John Quincy Adams would later write to his father of how "Christopher Gore, the richest lawyer in Massachusetts, and one of he strongest Bay State supporters of Hamilton’s [political] machine, had made an independent fortune in speculation in the public funds." New York newspapers speculated that Robert Morris, a staunch Hamilton supporter, made $18 million, while Governor George Clinton of New York pocketed $5 million. Hamilton himself purchased some of the bonds, but he insisted that they were "for his brother-in-law," just like the slave purchases that he made.

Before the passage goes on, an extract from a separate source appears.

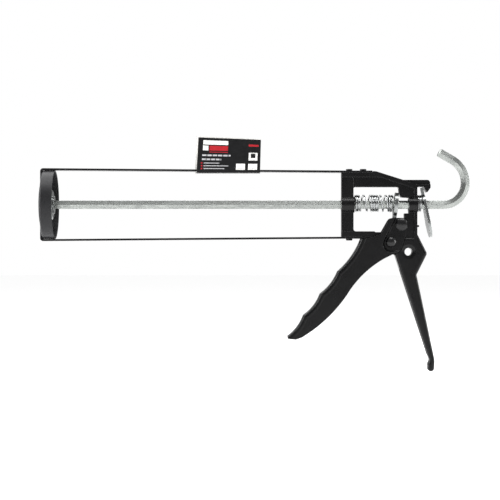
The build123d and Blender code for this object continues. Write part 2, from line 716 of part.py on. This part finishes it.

Hamilton succeeded in turning many wealthy people into lobbyists for statism. As Douglas Adair, an editor of The Federalist Papers, explained: "With devious brilliance, Hamilton set out, by a program of class legislation, to unite the propertied interests of the eastern seaboard into a cohesive administration party, while at the same time he attempted to make the executive dominant over the Congress by a lavish use of the spoils system. In carrying out this scheme . . . Hamilton transformed every financial transaction of the Treasury Department into an orgy of speculation and graft in which selected senators, congressmen, and certain of their richer constituents throughout the nation participated."
Hamilton’s "system of public credit for the national government," which is praised by Bordewich and all other Hamiltonian hagiographers, was in reality a recipe for financial irresponsibility and corruption. As John C. Miller wrote in The Federalist Era, after Hamilton’s "system" was put into place, "the national debt soared to a total of over $80 million. To service this debt, almost 80 percent of the annual expenditures of the government were required. During the period 1790—1800, payment of the interest alone of the national debt consumed over 40 percent of the national tax revenue. For a nation whose government had been tottering on the brink of bankruptcy a few years before, this might well be regarded as a staggering burden of debt."
Hamilton prevailed politically despite the fact that his crackpot idea of a large public debt being a "public blessing" was a result of the fact that his economic thinking was "befogged in the mists of mercantilism," as William Graham Sumner wrote.